#### DIRECTION:
Set out each line from the following listing that includes the word "lifts".

#### MATERIAL:
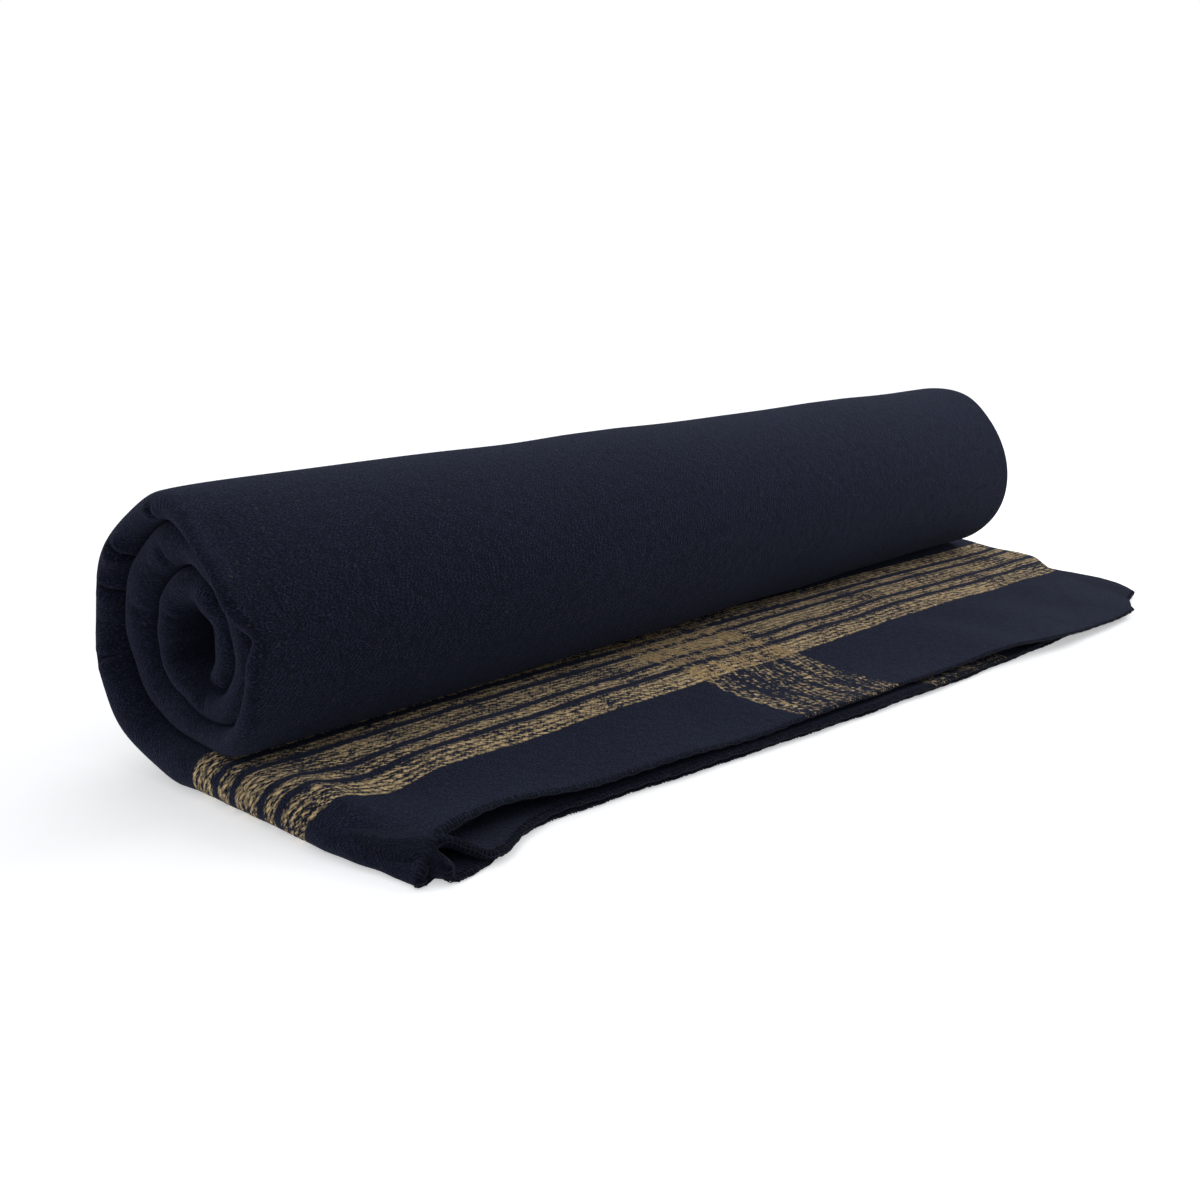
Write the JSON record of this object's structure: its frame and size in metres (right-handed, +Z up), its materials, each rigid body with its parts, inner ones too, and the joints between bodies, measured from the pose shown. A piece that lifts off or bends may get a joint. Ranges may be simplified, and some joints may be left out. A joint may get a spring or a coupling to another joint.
{
  "type": "camp blanket",
  "caption": "Wool camp blanket folded to a wide strip of plies and rolled up, its striped end lying flat in front as a tail that lifts.",
  "frame": {"origin": "bottom centre of the whole blanket's box, on the surface it lies on", "axes": "+X along the roll from the folded near end to the open far end, +Y from the tail's hem back to the roll, +Z up"},
  "size_m": [0.51, 0.196, 0.1],
  "materials": {
    "wool_cloth": "napped navy wool twill with mustard stripes",
    "hem_thread": "navy overlock thread"
  },
  "bodies": {
    "roll": {"wrap_1_outer_layer": "wool_cloth", "wrap_1_inner_layer": "wool_cloth", "wrap_2_outer_layer": "wool_cloth", "wrap_2_inner_layer": "wool_cloth", "core_outer_layer": "wool_cloth", "core_inner_layer": "wool_cloth"},
    "tail": {"tail_outer_layer": "wool_cloth", "tail_inner_layer": "wool_cloth", "hem_top_outer": "hem_thread", "hem_top_inner": "hem_thread", "hem_bottom_inner": "hem_thread", "hem_bottom_outer": "hem_thread"}
  },
  "joints": [
    {"name": "tail_lift", "type": "hinge", "parent": "roll", "child": "tail", "pos_m": [0, -0.007, 0.0141], "axis": [-1, 0, 0], "range_deg": [0, 90]}
  ]
}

#### TASK SOLUTION:
Write the JSON record of this object's structure: its frame and size in metres (right-handed, +Z up), its materials, each rigid body with its parts, inner ones too, and the joints between bodies, measured from the pose shown. A piece that lifts off or bends may get a joint. Ranges may be simplified, and some joints may be left out. A joint may get a spring or a coupling to another joint.
  "caption": "Wool camp blanket folded to a wide strip of plies and rolled up, its striped end lying flat in front as a tail that lifts.",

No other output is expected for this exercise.